(no subject)

Feb 15, 2010 19:51

Please remind me to blog regularly before I go insane.

Getting down to reality through fantasy. I would like to think that at the age of 23, I can somehow get a better grip on things. But that's not happening. We enjoy repeating.

"Insanity: doing the same thing over and over again and expecting different results." Albert Einstein

This is the insanity of sane people.

At the moment, I am deluged with work and I am slipping.

So I need to pause instead of repeating the same old rituals and write a bit. What kind of 23 year old do I actually want to be? I mean, I know what I want to escape from - repetition, failure, disorganisation, obsession - yadda yadda. But who I do want to be? In positive terms?
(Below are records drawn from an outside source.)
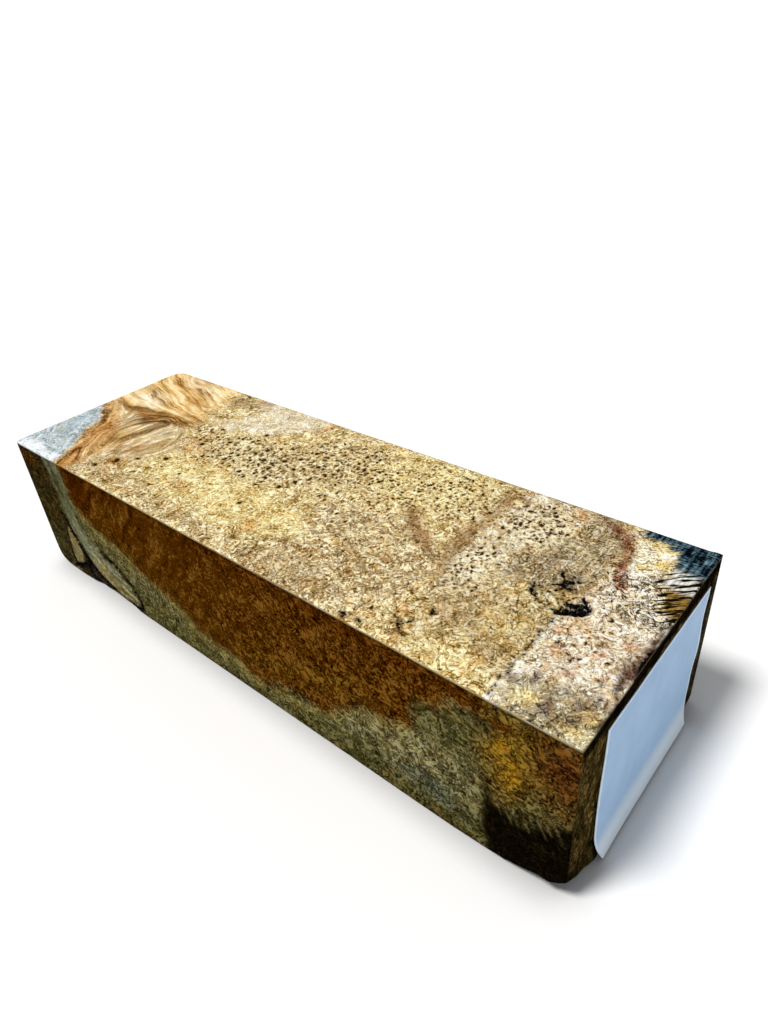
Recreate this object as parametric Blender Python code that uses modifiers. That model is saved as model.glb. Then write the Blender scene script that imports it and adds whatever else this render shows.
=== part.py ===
"""Amboyna burl block: one sawn and sanded billet of burl wood with a blank paper label on one end.

Units are metres, +Z is up. The origin is the middle of the sawn underside, which the block rests on.
+X runs along the block to the labelled end, -Y is the long side with the bark veins.
"""

import math

import bmesh
import bpy
from mathutils import Vector, noise

MM = 0.001

# The sawn block
LENGTH = 150 * MM
WIDTH = 49 * MM
HEIGHT = 36 * MM
BACK_LEAN = 0.9 * MM  # the back face stands out this much more at its foot
ARRIS = 0.25 * MM  # sanded edge round the top and bottom faces
CORNER_ROUNDS = {  # radius of each upright corner, by the signs of its X and Y
    (-1, 1): 3.0 * MM,
    (-1, -1): 0.9 * MM,
    (1, 1): 0.9 * MM,
    (1, -1): 0.35 * MM,
}

# Worn lower corners, where the outside of the burl was just reached: how far each lifts off the
# surface, and how fast that fades along X and along Y
WORN_CORNERS = {
    (1, -1): (4.9 * MM, 7.0 * MM, 4.2 * MM),
    (-1, -1): (4.4 * MM, 1.7 * MM, 6.0 * MM),
    (1, 1): (2.6 * MM, 2.4 * MM, 1.6 * MM),
    (-1, 1): (2.2 * MM, 2.0 * MM, 2.5 * MM),
}
BARK_RIPPLE = 0.35  # share of the lift that the knobbly bark surface adds or takes away
RIPPLE_PITCH = 3.2 * MM
BARK_TUCK = 0.05  # how far the worn rim also draws in under the block, as a share of its lift
BARK_TUCK_HEIGHT = 1.4 * MM

# A low swelling at the foot of the labelled end, under the near corner of the label
SWELL_Y = -15.0 * MM
SWELL_OUT = 0.8 * MM
SWELL_HALF_WIDTH = 1.2 * MM
SWELL_HEIGHT = 1.6 * MM

# Where bark fell away along the lower front edge
SCALLOP_X = -50 * MM
SCALLOP_HALF_LENGTH = 13 * MM
SCALLOP_LIFT = 0.9 * MM
SCALLOP_DEPTH = 3.0 * MM

# Paper label on the +X end
LABEL_WIDTH = 37.6 * MM
LABEL_TOP = 32.6 * MM
LABEL_FOOT = 0.5 * MM
LABEL_CENTRE_Y = 1.6 * MM
LABEL_SLANT = 0.9 * MM  # the near top corner sits this much higher than the far one
LABEL_FOOT_NARROWS = (2.6 * MM, 0.9 * MM)  # how far the curling foot draws in, near side and far side
LABEL_THICKNESS = 0.2 * MM
LABEL_GAP = 0.3 * MM
LABEL_FLARE = 1.2 * MM  # how far the foot stands off the wood
LABEL_CURL_HEIGHT = 7.0 * MM
LABEL_BUCKLE = 0.16 * MM

WOOD_COLOUR = (0.52, 0.34, 0.15, 1.0)
PAPER_COLOUR = (0.80, 0.86, 0.92, 1.0)


def clear_scene():
    for item in list(bpy.data.objects):
        bpy.data.objects.remove(item, do_unlink=True)


def new_collection(name):
    made = bpy.data.collections.new(name)
    bpy.context.scene.collection.children.link(made)
    return made


def material(name, colour, roughness):
    made = bpy.data.materials.new(name)
    made.use_nodes = True
    shader = made.node_tree.nodes["Principled BSDF"]
    shader.inputs["Base Color"].default_value = colour
    shader.inputs["Roughness"].default_value = roughness
    shader.inputs["Metallic"].default_value = 0.0
    made.diffuse_color = colour
    return made


def linked(mesh, name, collection):
    item = bpy.data.objects.new(name, mesh)
    collection.objects.link(item)
    return item


def graded(first, growth, count):
    """Distances from a corner at which the block is sliced, each step longer than the last."""
    step = first
    reach = 0.0
    for _ in range(count):
        reach += step
        yield reach
        step *= growth


def slice_across(bm, axis, position):
    normal = Vector((0, 0, 0))
    normal[axis] = 1
    point = normal * position
    bmesh.ops.bisect_plane(
        bm, geom=bm.verts[:] + bm.edges[:] + bm.faces[:], plane_co=point, plane_no=normal, dist=1e-7
    )


def upright_edge(bm, sign_x, sign_y):
    """The vertical edge of the plain box at one corner."""
    for edge in bm.edges:
        a, b = (v.co for v in edge.verts)
        at_corner = a.x * sign_x > 0 and a.y * sign_y > 0
        if at_corner and abs(a.x - b.x) < 1e-9 and abs(a.y - b.y) < 1e-9:
            return edge
    raise ValueError("the box has no such corner")


def rounded_box(bm):
    """The sawn billet: a box standing on Z = 0 with its upright corners and its arrises eased."""
    bmesh.ops.create_cube(bm, size=1)
    bmesh.ops.scale(bm, vec=(LENGTH, WIDTH, HEIGHT), verts=bm.verts)
    bmesh.ops.translate(bm, vec=(0, 0, HEIGHT / 2), verts=bm.verts)
    for (sign_x, sign_y), radius in CORNER_ROUNDS.items():
        edge = upright_edge(bm, sign_x, sign_y)
        bmesh.ops.bevel(
            bm, geom=[edge], offset=radius, segments=4, profile=0.5, affect="EDGES"
        )
    rims = [e for e in bm.edges if abs(e.verts[0].co.z - e.verts[1].co.z) < 1e-9]
    bmesh.ops.bevel(bm, geom=rims, offset=ARRIS, segments=1, profile=0.5, affect="EDGES")


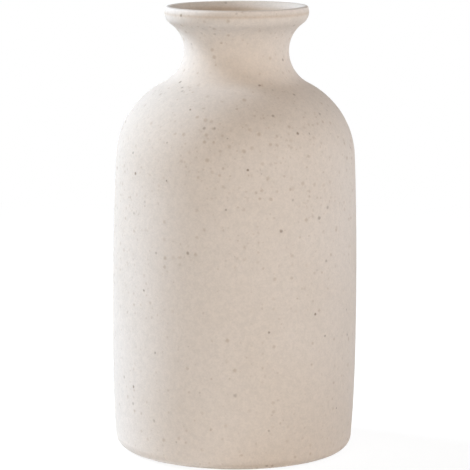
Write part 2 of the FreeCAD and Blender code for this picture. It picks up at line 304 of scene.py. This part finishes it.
def remap(tree, value, fromLow, fromHigh, toLow=0.0, toHigh=1.0, smooth=True):
    kind = "SMOOTHSTEP" if smooth else "LINEAR"
    made = add(tree, "ShaderNodeMapRange", {"interpolation_type": kind}, Value=value)
    for name, limit in (("From Min", fromLow), ("From Max", fromHigh), ("To Min", toLow), ("To Max", toHigh)):
        plug(tree, shown(made.inputs, name), limit)
    return shown(made.outputs, "Result")


def spread(tree, value, low, high):
    # an even spread from low to high
    return remap(tree, value, 0.0, 1.0, low, high, smooth=False)


def tint(tree, mask, under, over):
    made = add(tree, "ShaderNodeMix", {"data_type": "RGBA"}, Factor=mask, A=under, B=over)
    return shown(made.outputs, "Result")


def noise(tree, vector, scale, detail=2.0, rough=0.5, stretch=None):
    if stretch:
        vector = vectorCalc(tree, "MULTIPLY", vector, stretch)
    made = add(tree, "ShaderNodeTexNoise", Vector=vector, Scale=scale, Detail=detail, Roughness=rough)
    return made.outputs[0]


def newGroup(name, kind, inputs, outputs):
    tree = bpy.data.node_groups.new(name, kind)
    for way, sockets in (("INPUT", inputs), ("OUTPUT", outputs)):
        for label, (socketKind, value) in sockets.items():
            socket = tree.interface.new_socket(label, in_out=way, socket_type="NodeSocket" + socketKind)
            if value is not None:
                socket.default_value = value
    return tree, tree.nodes.new("NodeGroupInput").outputs, tree.nodes.new("NodeGroupOutput").inputs


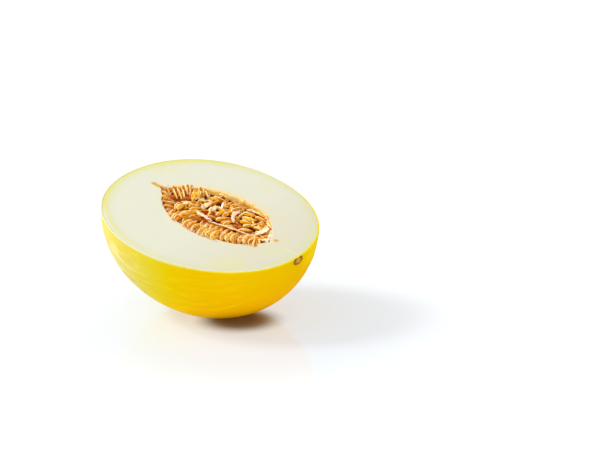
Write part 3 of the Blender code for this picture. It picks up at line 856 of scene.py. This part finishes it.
def make_flesh():
    """From its bottom up to the rim, over the cut face and down the cavity's wall."""
    depth = RIND_THICKNESS + FLESH_GAP
    bottom = settle(points_along(DOWN, reach(DOWN, inside_fruit) - depth))
    rings = [bottom + lift_inside(math.pi / 2)]
    for dip in np.radians(np.concatenate([np.linspace(90, 6, 22)[1:], (3.5, 1.5)])):
        rings.append(ring_inside(dip, depth))
    outside = sum(len(ring) for ring in rings)
    rim = reach(LEVEL, inside_fruit) - depth
    mouth = reach(LEVEL, inside_cavity)
    mouth = mouth + uneven(points_along(LEVEL, mouth))
    across = rim - mouth - MOUTH_ROUNDING
    from_mouth = []
    shares = np.concatenate([(0.0, 0.004, 0.015), np.linspace(0.04, 0.96, 40), (0.985, 1.0)])
    for share in shares:
        points = points_along(LEVEL, rim - across * share)
        points[:, 2] += cut_relief(points)
        rings.append(points)
        from_mouth.append(across * (1 - share))
    for bend in np.radians((30, 60, 90)):
        points = points_along(LEVEL, mouth + MOUTH_ROUNDING * (1 - math.sin(bend)))
        points[:, 2] -= MOUTH_ROUNDING * (1 - math.cos(bend))
        rings.append(points)
    strays = uneven(points_along(LEVEL, mouth))
    for dip in np.radians(np.concatenate([np.linspace(3, 30, 16), np.linspace(36, 90, 12)[:-1]])):
        directions = ray_directions(TURNS, dip)
        wall = reach(directions, inside_cavity) + strays * max(0.0, math.cos(dip) - 0.3)
        rings.append(points_along(directions, wall))
    rings.append(points_along(DOWN, reach(DOWN, inside_cavity)))
    points, faces = wrap(rings)
    face = np.concatenate(from_mouth)
    distance = np.zeros(len(points))
    distance[:outside] = FRUIT_RADIUS
    distance[outside : outside + len(face)] = face
    attributes = {"from_mouth": distance}
    add_piece("flesh", points, faces, flesh_finish(), ["melon_half"], attributes)


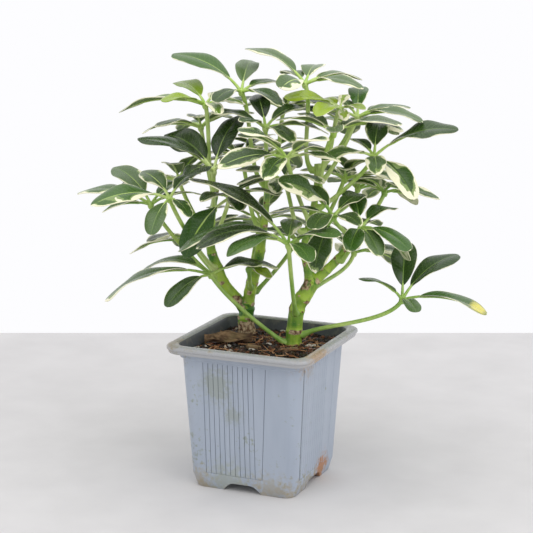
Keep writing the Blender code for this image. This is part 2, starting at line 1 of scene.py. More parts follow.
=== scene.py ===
# %% [markdown]
# # A potted umbrella plant
# Two cuttings of a variegated umbrella plant stand in a square grey nursery pot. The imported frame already
# holds every piece at its real size. This lesson dresses each piece: the pot gets its grooves, the soil
# its crumbs, the stems their leaf scars, and each leaf its folded, cream-edged blades.

# %% load the frame
import math
import random
from functools import partial

import bmesh
import bpy
from mathutils import Matrix, Vector, kdtree, noise


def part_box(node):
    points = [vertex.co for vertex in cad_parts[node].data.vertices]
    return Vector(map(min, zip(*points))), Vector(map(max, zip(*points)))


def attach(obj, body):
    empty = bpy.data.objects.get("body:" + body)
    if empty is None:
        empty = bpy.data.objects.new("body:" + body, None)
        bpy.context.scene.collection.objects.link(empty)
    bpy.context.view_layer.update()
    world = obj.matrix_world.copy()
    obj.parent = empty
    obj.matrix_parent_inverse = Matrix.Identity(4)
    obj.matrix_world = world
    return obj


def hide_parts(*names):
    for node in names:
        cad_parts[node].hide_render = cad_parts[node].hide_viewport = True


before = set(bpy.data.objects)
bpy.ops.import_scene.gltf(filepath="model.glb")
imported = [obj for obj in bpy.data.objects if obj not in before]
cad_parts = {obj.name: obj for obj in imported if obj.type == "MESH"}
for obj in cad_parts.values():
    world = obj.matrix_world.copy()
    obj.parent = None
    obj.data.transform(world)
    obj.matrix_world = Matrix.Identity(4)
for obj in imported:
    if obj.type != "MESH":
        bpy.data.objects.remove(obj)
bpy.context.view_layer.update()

print("pieces in the frame:", len(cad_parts))

# %% [markdown]
# ## Units, colours and one helper for nodes
# Every shape is drawn in millimetres, because that is how a grower would measure a pot, and goes to metres
# when it is finished. The plant was planted askew, so its shapes are drawn in its own axes, across, away
# and up, and turned with it. A colour is written as it looks on a screen and turned to linear light.
# A node's sockets are given by name, or in order: a Map Range takes the value, the range that it is read
# from and the range that it goes to, and a colour Mix takes its share at 0 and its two colours at 6 and 7.
# A pattern's scale comes from the real size of its grain.

# %% units and colours
MM = 0.001
PLANT_TURN = math.radians(23.5)
IN_POT = Matrix.Scale(MM, 4)
IN_PLANT = Matrix.Rotation(PLANT_TURN, 4, "Z") @ Matrix.Scale(MM, 4)


def linear(screen_colour):
    """The linear colour of an sRGB hex value."""
    shares = [int(screen_colour[k:k + 2], 16) / 255 for k in (1, 3, 5)]
    return (*(c / 12.92 if c <= 0.04045 else ((c + 0.055) / 1.055) ** 2.4 for c in shares), 1.0)


def every(size):
    """The scale of a pattern whose grain is so many millimetres wide."""
    return 1 / (size * MM)


# %% nodes and materials
def feed(node, sockets):
    """Give each socket its number, its hex colour, or the output that drives it."""
    for key, value in sockets.items():
        if isinstance(value, bpy.types.NodeSocket):
            node.id_data.links.new(value, node.inputs[key])
        else:
            node.inputs[key].default_value = linear(value) if isinstance(value, str) else value


def add_node(tree, kind, sockets=(), out=0, **settings):
    """Add a node with its settings and sockets, and return one of its outputs."""
    node = tree.nodes.new("ShaderNode" + kind)
    for name, value in settings.items():
        setattr(node, name, value)
    feed(node, sockets if isinstance(sockets, dict) else dict(enumerate(sockets)))
    return node.outputs[out]


def new_material(name):
    """A material, the node helper for its tree, and its shader."""
    material = bpy.data.materials.new(name)
    material.use_nodes = True
    tree = material.node_tree
    return material, partial(add_node, tree), tree.nodes["Principled BSDF"]


# %% [markdown]
# ## Handing a shape over to the frame
# A finished shape becomes an object that sits at the origin with its place in its mesh. It rides on the
# root body, takes its materials, and hides the plain solids that it replaces.

# %% make an object, and finish a piece
def scene_object(name, bm, place=None, materials=()):
    """An object of a shape, in the scene."""
    if place:
        bm.transform(place)
    mesh = bpy.data.meshes.new(name)
    bm.to_mesh(mesh)
    bm.free()
    for material in materials:
        mesh.materials.append(material)
    made = bpy.data.objects.new(name, mesh)
    bpy.context.scene.collection.objects.link(made)
    return made


def finish_piece(name, bm, place, materials, replaced=(), sharp=60):
    """Hand over a finished shape; edges sharper than the angle stay crisp."""
    piece = scene_object(name, bm, place, materials)
    piece.data.shade_smooth()
    piece.data.set_sharp_from_angle(angle=math.radians(sharp))
    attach(piece, "root")
    if replaced:
        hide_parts(*replaced)
    return piece


# %% [markdown]
# ## The camera
# A long lens stands a metre away and a little above the rim, turned so that it looks straight along the
# plant's own axes and sees the pot over its front right corner.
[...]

I want to be able to write six or more articles tonight without a lot of distractions. I want to be a writer in the way you see writers on television or books or god knows whatever - those who can actually just sit down, not look up from a screen and write. I want to be someone who actually can sit somewhere for longer than 20 minutes and not freak out or have finger spasms that make me repeat the same online actions. I want to be able to do what, for goodness, *I* in the most Cartesian sense of the word actually want to do.

And, I know what I have to do to achieve this. I know the perfect conditions. I sit down, straight back, in my room - COMPLETE silence - no music, no unnecessary open browsers. Just write. And hasn't this, in so many ways, always been the problem?